Friday, September 28, 2007

Friday confessionals

Confession9
I am just going to keep pushing you away. I thought you were the one and the realization that you aren't is more than I can take sometimes and it is all I can do to get through the day thinking about it.

Confession10
I wish I could take back the moment you asked me out I would fucking say NO, I would say no and walk..no RUN away from you, You are such a coward.

Confession11
You are mainly the reason I had to get on anti-depression medication. I hate you a little for it, but I feel a lot better, if you didn't make me so depressed I wanted to kill myself every second of every day I probably never would have gotten on the medicine, I know I would have killed myself.

Confession12
Sometimes the only reason I have sex with you is so that you don't look at porn and jerk off as much, because I think it is the most disgusting nasty thing a man can do.

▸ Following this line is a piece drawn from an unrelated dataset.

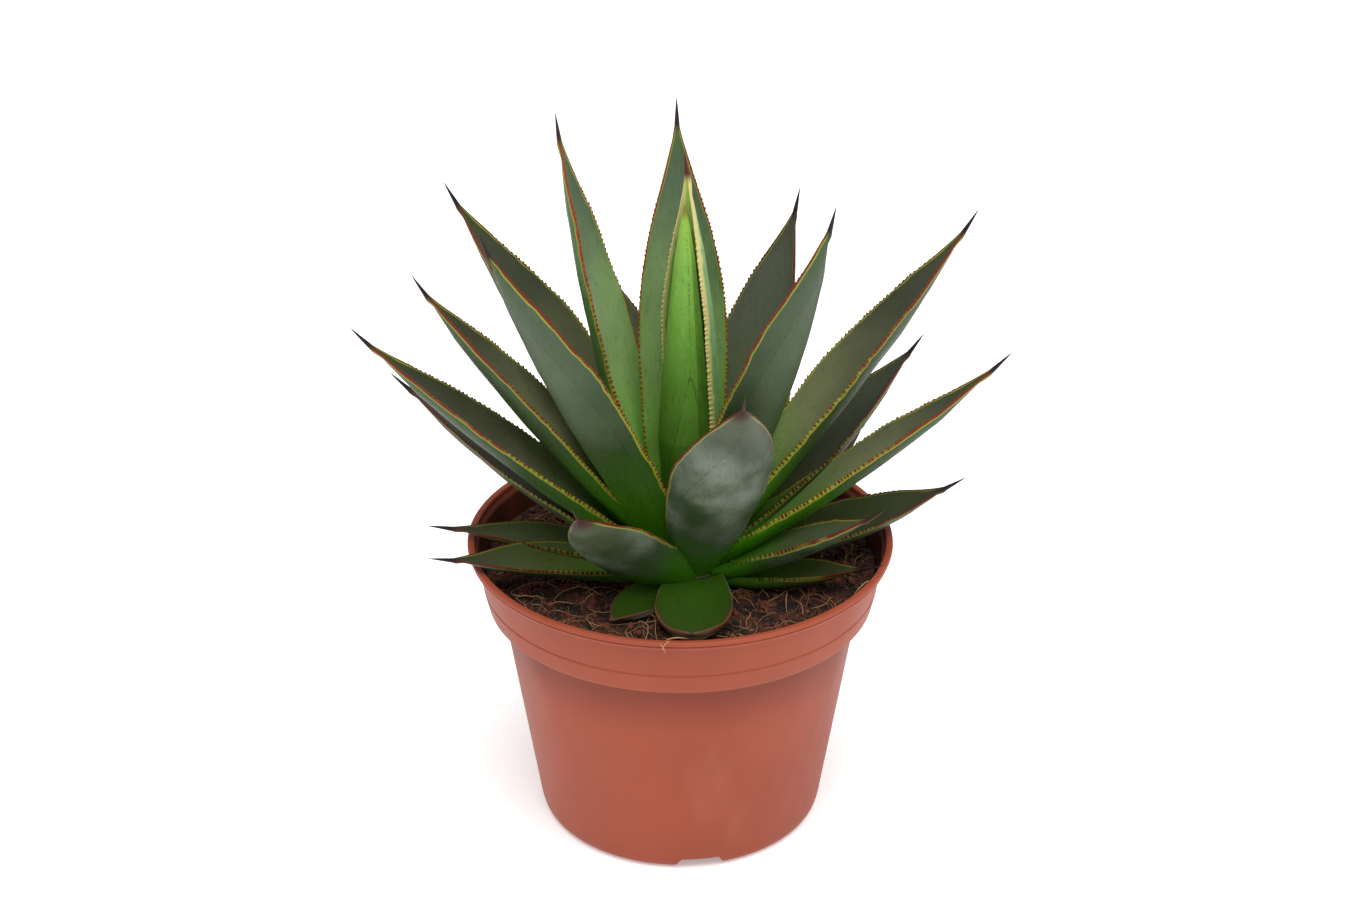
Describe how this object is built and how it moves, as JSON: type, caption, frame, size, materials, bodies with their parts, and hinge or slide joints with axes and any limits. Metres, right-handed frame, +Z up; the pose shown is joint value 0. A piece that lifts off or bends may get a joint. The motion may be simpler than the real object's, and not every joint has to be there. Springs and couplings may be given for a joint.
{
  "type": "potted agave",
  "caption": "Young agave rosette of stiff channelled leaves with toothed red margins and dark tip spines, growing in peat in a tapered terracotta-coloured plastic nursery pot.",
  "frame": {"origin": "centre of the pot's underside, on the plane the pot stands on", "axes": "+Z up along the pot's axis; -Y is the side the plant leans towards, which is its front; +X to the right seen from the front"},
  "size_m": [0.2503, 0.1815, 0.299],
  "materials": {
    "pot": "satin",
    "soil": "matte",
    "stem": "satin",
    "young_leaf": "satin",
    "leaf": "satin"
  },
  "bodies": {
    "root": {"pot": "pot", "soil": "soil", "stem": "stem", "spear": "young_leaf", "leaf_01": "young_leaf", "leaf_02": "leaf", "leaf_03": "leaf", "leaf_04": "leaf", "leaf_05": "leaf", "leaf_06": "leaf", "leaf_07": "leaf", "leaf_08": "leaf", "leaf_09": "leaf", "leaf_10": "leaf", "leaf_11": "leaf", "leaf_12": "leaf", "leaf_13": "leaf", "leaf_14": "leaf", "leaf_15": "leaf", "leaf_16": "leaf", "leaf_17": "leaf", "leaf_18": "leaf", "leaf_19": "leaf", "leaf_20": "leaf", "leaf_21": "leaf", "leaf_22": "leaf", "leaf_23": "leaf", "leaf_24": "leaf", "leaf_25": "leaf", "leaf_26": "leaf", "leaf_27": "leaf", "leaf_28": "leaf", "leaf_29": "leaf", "leaf_30": "leaf", "leaf_31": "leaf"}
  },
  "joints": []
}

And I would rather be bored having sex with you then feel nasty just sitting next to you.

Confession13
I don't know if I am in love with you, or just really obsessed with you. Love and hate are really the same and I am having a hard time figuring it out....

Confession14
I hate having to give you ultimatums. YOU should figure out you want to marry me and stop talking to that skanky ex girlfriend.

1 comment:

Anonymous said...

Confession9
I can relate with you, sometimes it is hard to breathe because the physical/emotional pain is just so much.
Hope we both get through our pain soon.